- Problem -
Reproduce every entry exactly, without alteration.

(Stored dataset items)
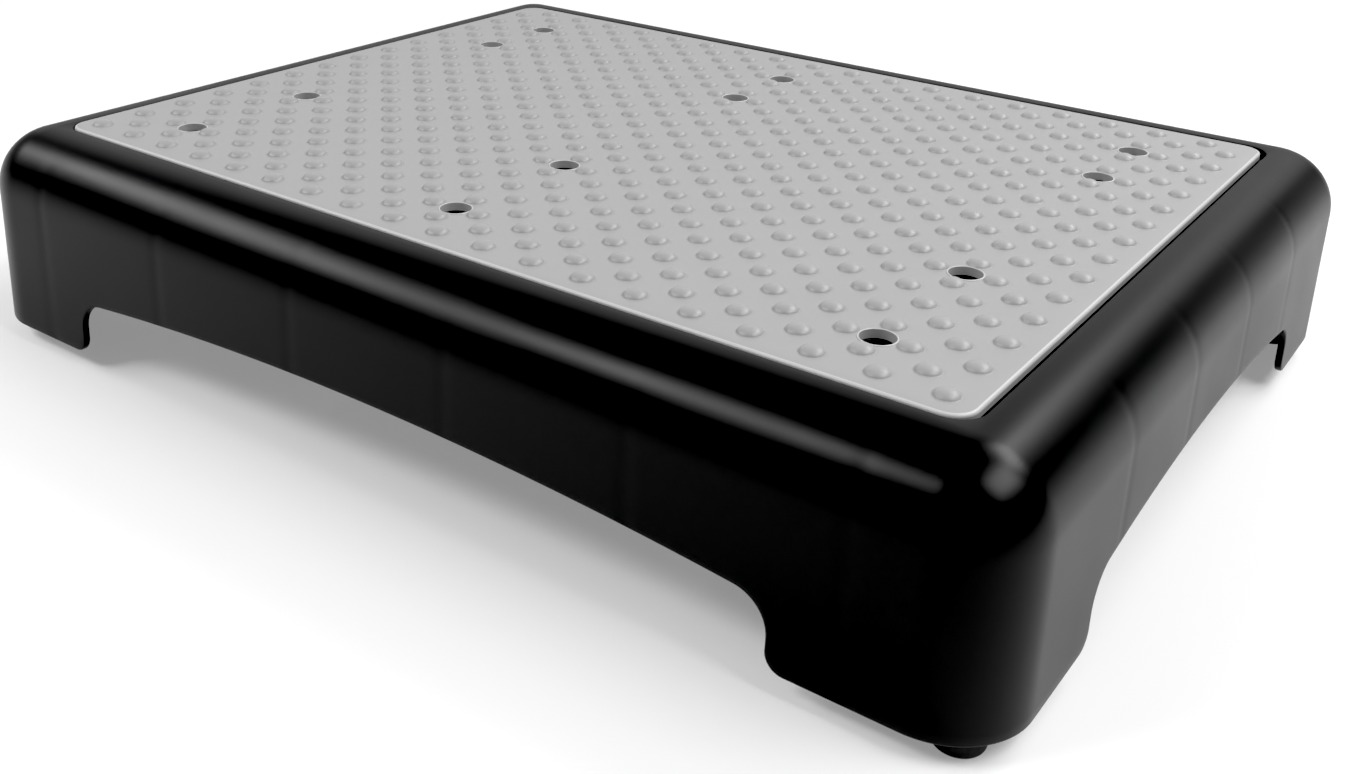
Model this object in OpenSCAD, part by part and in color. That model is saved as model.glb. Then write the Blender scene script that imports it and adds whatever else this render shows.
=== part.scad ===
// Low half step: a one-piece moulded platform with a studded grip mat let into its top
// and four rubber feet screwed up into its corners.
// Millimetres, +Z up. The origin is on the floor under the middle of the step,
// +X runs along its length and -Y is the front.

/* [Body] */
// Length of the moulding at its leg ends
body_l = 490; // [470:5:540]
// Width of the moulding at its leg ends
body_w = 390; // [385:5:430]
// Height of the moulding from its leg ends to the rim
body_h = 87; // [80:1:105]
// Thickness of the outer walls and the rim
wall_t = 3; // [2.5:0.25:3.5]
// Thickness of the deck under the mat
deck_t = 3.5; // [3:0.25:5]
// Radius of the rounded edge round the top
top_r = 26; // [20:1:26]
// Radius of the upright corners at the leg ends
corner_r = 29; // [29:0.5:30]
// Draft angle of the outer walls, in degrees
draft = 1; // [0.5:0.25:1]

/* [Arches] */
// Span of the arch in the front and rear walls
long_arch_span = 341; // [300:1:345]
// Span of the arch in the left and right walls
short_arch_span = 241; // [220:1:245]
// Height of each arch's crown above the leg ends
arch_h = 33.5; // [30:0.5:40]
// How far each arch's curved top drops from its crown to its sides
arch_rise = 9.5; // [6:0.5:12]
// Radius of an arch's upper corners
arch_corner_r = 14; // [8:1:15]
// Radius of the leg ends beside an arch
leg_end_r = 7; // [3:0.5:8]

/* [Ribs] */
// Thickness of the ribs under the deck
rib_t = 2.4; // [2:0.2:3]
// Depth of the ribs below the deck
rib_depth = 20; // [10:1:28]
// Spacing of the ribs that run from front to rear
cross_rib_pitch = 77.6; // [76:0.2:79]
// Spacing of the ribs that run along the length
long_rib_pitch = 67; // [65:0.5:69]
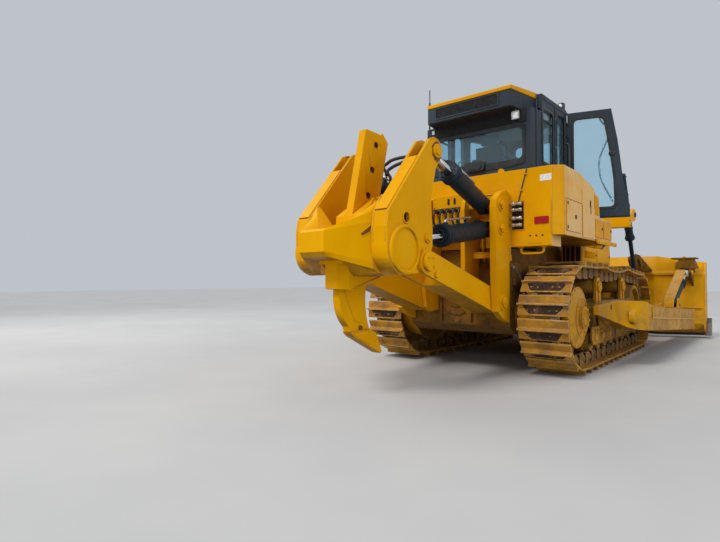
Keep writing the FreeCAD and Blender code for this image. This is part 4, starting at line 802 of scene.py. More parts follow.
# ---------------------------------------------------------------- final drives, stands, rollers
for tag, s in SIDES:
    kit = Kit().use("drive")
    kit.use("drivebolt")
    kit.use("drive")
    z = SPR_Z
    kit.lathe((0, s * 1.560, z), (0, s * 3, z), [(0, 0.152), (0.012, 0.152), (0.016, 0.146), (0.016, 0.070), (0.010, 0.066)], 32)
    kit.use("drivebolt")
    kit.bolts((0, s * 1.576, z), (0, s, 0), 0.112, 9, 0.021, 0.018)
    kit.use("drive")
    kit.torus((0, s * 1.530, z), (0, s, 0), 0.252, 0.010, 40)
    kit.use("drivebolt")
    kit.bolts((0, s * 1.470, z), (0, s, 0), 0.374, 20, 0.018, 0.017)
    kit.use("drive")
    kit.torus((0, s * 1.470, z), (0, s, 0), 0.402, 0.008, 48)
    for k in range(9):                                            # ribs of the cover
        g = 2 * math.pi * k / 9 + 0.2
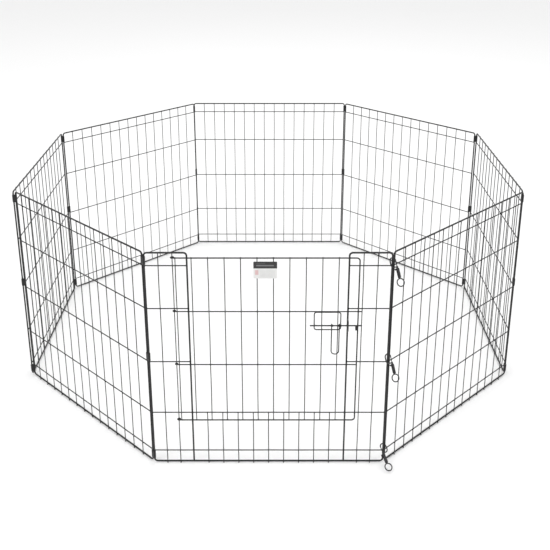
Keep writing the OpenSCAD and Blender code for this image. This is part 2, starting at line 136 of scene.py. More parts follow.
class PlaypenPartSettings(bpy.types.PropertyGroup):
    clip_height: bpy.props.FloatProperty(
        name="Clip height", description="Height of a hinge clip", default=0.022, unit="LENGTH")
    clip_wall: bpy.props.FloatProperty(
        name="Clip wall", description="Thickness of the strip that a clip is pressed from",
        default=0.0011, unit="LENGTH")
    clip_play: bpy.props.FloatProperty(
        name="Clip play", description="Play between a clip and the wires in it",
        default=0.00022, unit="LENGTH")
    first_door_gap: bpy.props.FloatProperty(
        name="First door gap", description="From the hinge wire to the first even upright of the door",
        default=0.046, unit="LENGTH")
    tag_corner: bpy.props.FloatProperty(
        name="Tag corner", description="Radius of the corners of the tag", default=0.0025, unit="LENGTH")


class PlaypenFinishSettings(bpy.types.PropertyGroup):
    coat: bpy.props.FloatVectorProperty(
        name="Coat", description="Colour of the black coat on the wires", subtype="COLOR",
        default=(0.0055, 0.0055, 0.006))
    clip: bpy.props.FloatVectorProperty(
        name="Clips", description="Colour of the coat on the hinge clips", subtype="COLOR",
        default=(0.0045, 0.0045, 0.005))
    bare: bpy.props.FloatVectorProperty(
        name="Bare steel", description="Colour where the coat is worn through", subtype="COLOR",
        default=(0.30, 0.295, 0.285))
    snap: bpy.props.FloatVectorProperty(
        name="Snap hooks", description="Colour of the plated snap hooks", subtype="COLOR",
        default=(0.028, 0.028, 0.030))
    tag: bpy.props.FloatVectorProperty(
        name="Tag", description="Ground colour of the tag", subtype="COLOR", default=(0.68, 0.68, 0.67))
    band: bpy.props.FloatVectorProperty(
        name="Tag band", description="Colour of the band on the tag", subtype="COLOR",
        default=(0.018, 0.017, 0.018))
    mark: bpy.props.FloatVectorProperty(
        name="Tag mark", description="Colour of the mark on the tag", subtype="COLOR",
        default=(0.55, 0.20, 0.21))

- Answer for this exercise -
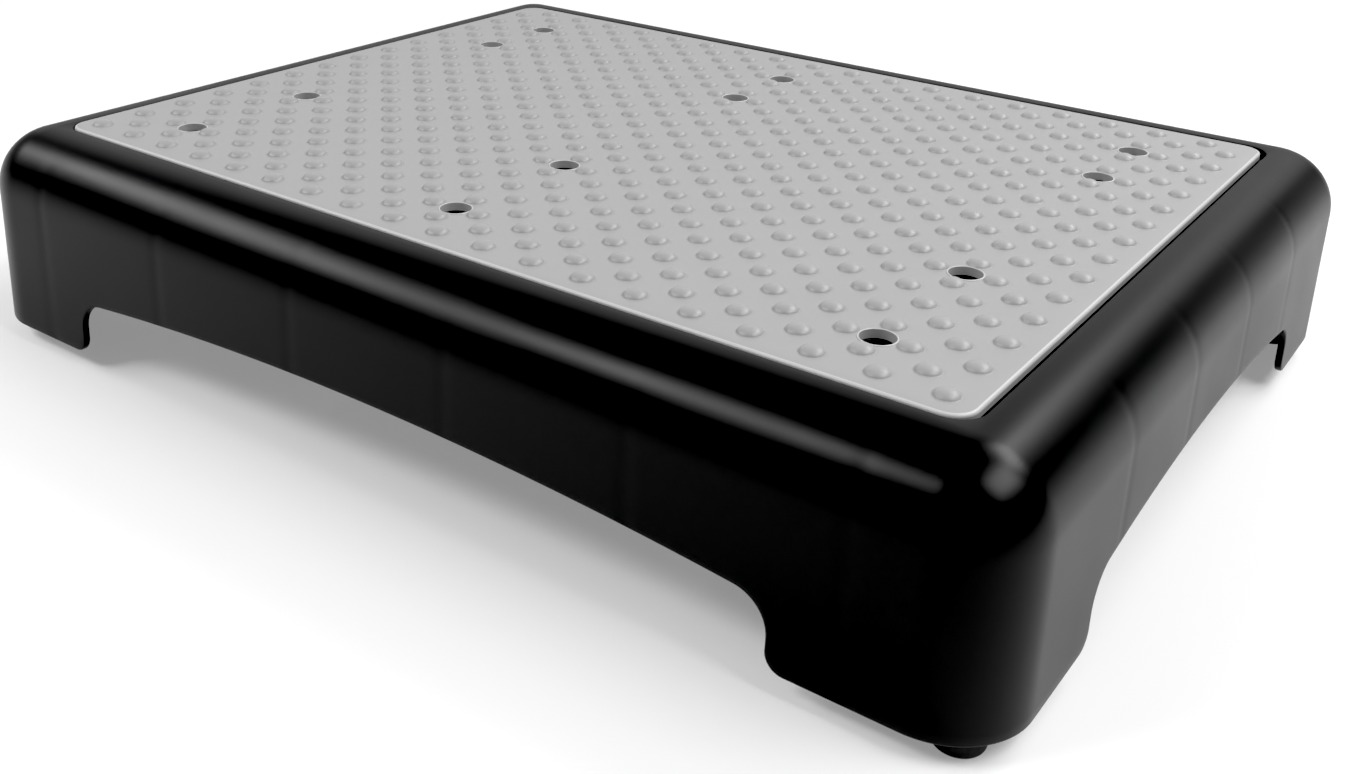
Model this object in OpenSCAD, part by part and in color. That model is saved as model.glb. Then write the Blender scene script that imports it and adds whatever else this render shows.
=== part.scad ===
// Low half step: a one-piece moulded platform with a studded grip mat let into its top
// and four rubber feet screwed up into its corners.
// Millimetres, +Z up. The origin is on the floor under the middle of the step,
// +X runs along its length and -Y is the front.

/* [Body] */
// Length of the moulding at its leg ends
body_l = 490; // [470:5:540]
// Width of the moulding at its leg ends
body_w = 390; // [385:5:430]
// Height of the moulding from its leg ends to the rim
body_h = 87; // [80:1:105]
// Thickness of the outer walls and the rim
wall_t = 3; // [2.5:0.25:3.5]
// Thickness of the deck under the mat
deck_t = 3.5; // [3:0.25:5]
// Radius of the rounded edge round the top
top_r = 26; // [20:1:26]
// Radius of the upright corners at the leg ends
corner_r = 29; // [29:0.5:30]
// Draft angle of the outer walls, in degrees
draft = 1; // [0.5:0.25:1]

/* [Arches] */
// Span of the arch in the front and rear walls
long_arch_span = 341; // [300:1:345]
// Span of the arch in the left and right walls
short_arch_span = 241; // [220:1:245]
// Height of each arch's crown above the leg ends
arch_h = 33.5; // [30:0.5:40]
// How far each arch's curved top drops from its crown to its sides
arch_rise = 9.5; // [6:0.5:12]
// Radius of an arch's upper corners
arch_corner_r = 14; // [8:1:15]
// Radius of the leg ends beside an arch
leg_end_r = 7; // [3:0.5:8]

/* [Ribs] */
// Thickness of the ribs under the deck
rib_t = 2.4; // [2:0.2:3]
// Depth of the ribs below the deck
rib_depth = 20; // [10:1:28]
// Spacing of the ribs that run from front to rear
cross_rib_pitch = 77.6; // [76:0.2:79]
// Spacing of the ribs that run along the length
long_rib_pitch = 67; // [65:0.5:69]
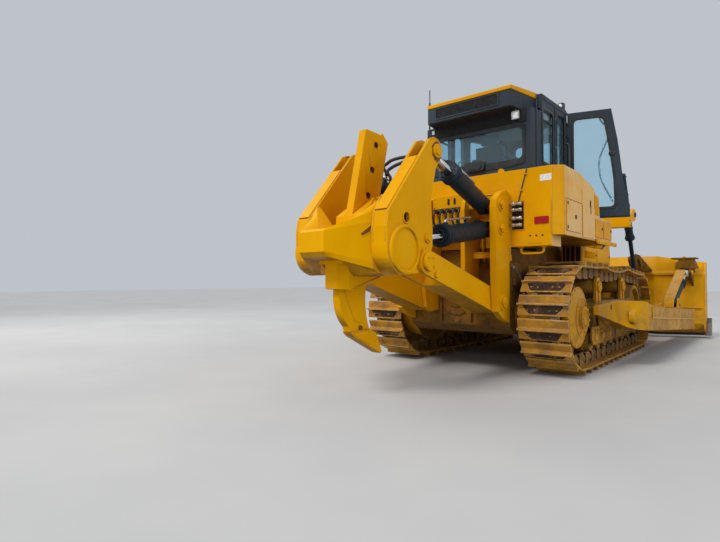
Keep writing the FreeCAD and Blender code for this image. This is part 4, starting at line 802 of scene.py. More parts follow.
# ---------------------------------------------------------------- final drives, stands, rollers
for tag, s in SIDES:
    kit = Kit().use("drive")
    kit.use("drivebolt")
    kit.use("drive")
    z = SPR_Z
    kit.lathe((0, s * 1.560, z), (0, s * 3, z), [(0, 0.152), (0.012, 0.152), (0.016, 0.146), (0.016, 0.070), (0.010, 0.066)], 32)
    kit.use("drivebolt")
    kit.bolts((0, s * 1.576, z), (0, s, 0), 0.112, 9, 0.021, 0.018)
    kit.use("drive")
    kit.torus((0, s * 1.530, z), (0, s, 0), 0.252, 0.010, 40)
    kit.use("drivebolt")
    kit.bolts((0, s * 1.470, z), (0, s, 0), 0.374, 20, 0.018, 0.017)
    kit.use("drive")
    kit.torus((0, s * 1.470, z), (0, s, 0), 0.402, 0.008, 48)
    for k in range(9):                                            # ribs of the cover
        g = 2 * math.pi * k / 9 + 0.2
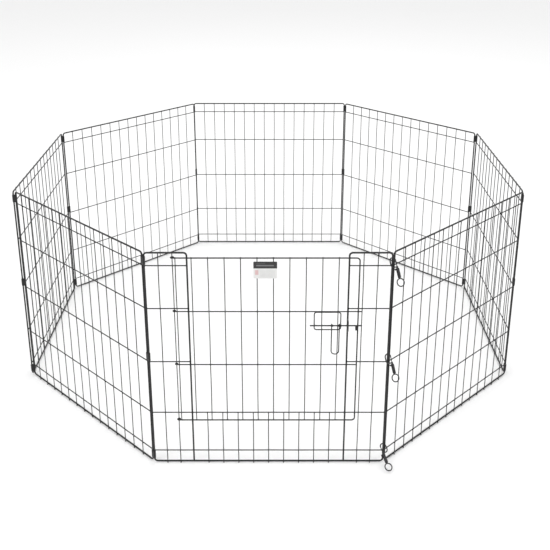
Keep writing the OpenSCAD and Blender code for this image. This is part 2, starting at line 136 of scene.py. More parts follow.
class PlaypenPartSettings(bpy.types.PropertyGroup):
    clip_height: bpy.props.FloatProperty(
        name="Clip height", description="Height of a hinge clip", default=0.022, unit="LENGTH")
    clip_wall: bpy.props.FloatProperty(
        name="Clip wall", description="Thickness of the strip that a clip is pressed from",
        default=0.0011, unit="LENGTH")
    clip_play: bpy.props.FloatProperty(
        name="Clip play", description="Play between a clip and the wires in it",
        default=0.00022, unit="LENGTH")
    first_door_gap: bpy.props.FloatProperty(
        name="First door gap", description="From the hinge wire to the first even upright of the door",
        default=0.046, unit="LENGTH")
    tag_corner: bpy.props.FloatProperty(
        name="Tag corner", description="Radius of the corners of the tag", default=0.0025, unit="LENGTH")


class PlaypenFinishSettings(bpy.types.PropertyGroup):
    coat: bpy.props.FloatVectorProperty(
        name="Coat", description="Colour of the black coat on the wires", subtype="COLOR",
        default=(0.0055, 0.0055, 0.006))
    clip: bpy.props.FloatVectorProperty(
        name="Clips", description="Colour of the coat on the hinge clips", subtype="COLOR",
        default=(0.0045, 0.0045, 0.005))
    bare: bpy.props.FloatVectorProperty(
        name="Bare steel", description="Colour where the coat is worn through", subtype="COLOR",
        default=(0.30, 0.295, 0.285))
    snap: bpy.props.FloatVectorProperty(
        name="Snap hooks", description="Colour of the plated snap hooks", subtype="COLOR",
        default=(0.028, 0.028, 0.030))
    tag: bpy.props.FloatVectorProperty(
        name="Tag", description="Ground colour of the tag", subtype="COLOR", default=(0.68, 0.68, 0.67))
    band: bpy.props.FloatVectorProperty(
        name="Tag band", description="Colour of the band on the tag", subtype="COLOR",
        default=(0.018, 0.017, 0.018))
    mark: bpy.props.FloatVectorProperty(
        name="Tag mark", description="Colour of the mark on the tag", subtype="COLOR",
        default=(0.55, 0.20, 0.21))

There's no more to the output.